Most modern smart cookers include multiple safety systems: automatic lid locks, controlled steam release, overheat protection and pressure sensors. Nothing is completely risk-free, but the room for human error is far smaller than with classic hob models.Will food taste as good as in a traditional pressure cooker?
For stews, beans, curries and broths, the flavour is usually just as rich-sometimes better-because the machine keeps pressure and temperature steady. Browning ingredients first (using the sauté setting or a separate pan) still makes a noticeable difference.Do I need Wi‑Fi features for this to be useful?
No. Wi‑Fi and apps can be convenient, but the main benefits-safe pressure cooking, presets, auto-warm-work perfectly well without any connection. Plenty of people never connect their device and still love it.Can a smart cooker replace all my other kitchen tools?
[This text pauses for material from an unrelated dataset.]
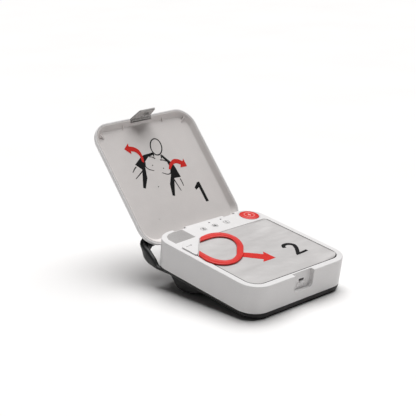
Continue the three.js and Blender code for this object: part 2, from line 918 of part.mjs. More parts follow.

It can replace several: a basic pressure cooker, a slow cooker, and often a rice cooker. You’ll still likely want a frying pan, a baking tray and perhaps a simple saucepan. Think “fewer gadgets”, not “one gadget forever”.Is upgrading worth it if my old pressure cooker still works?
If you feel comfortable, safe and relaxed using your current cooker, there’s no urgent reason to change. An upgrade tends to matter most for people who avoid pressure cooking out of fear, or who feel overwhelmed by weeknight cooking and want to automate more of it.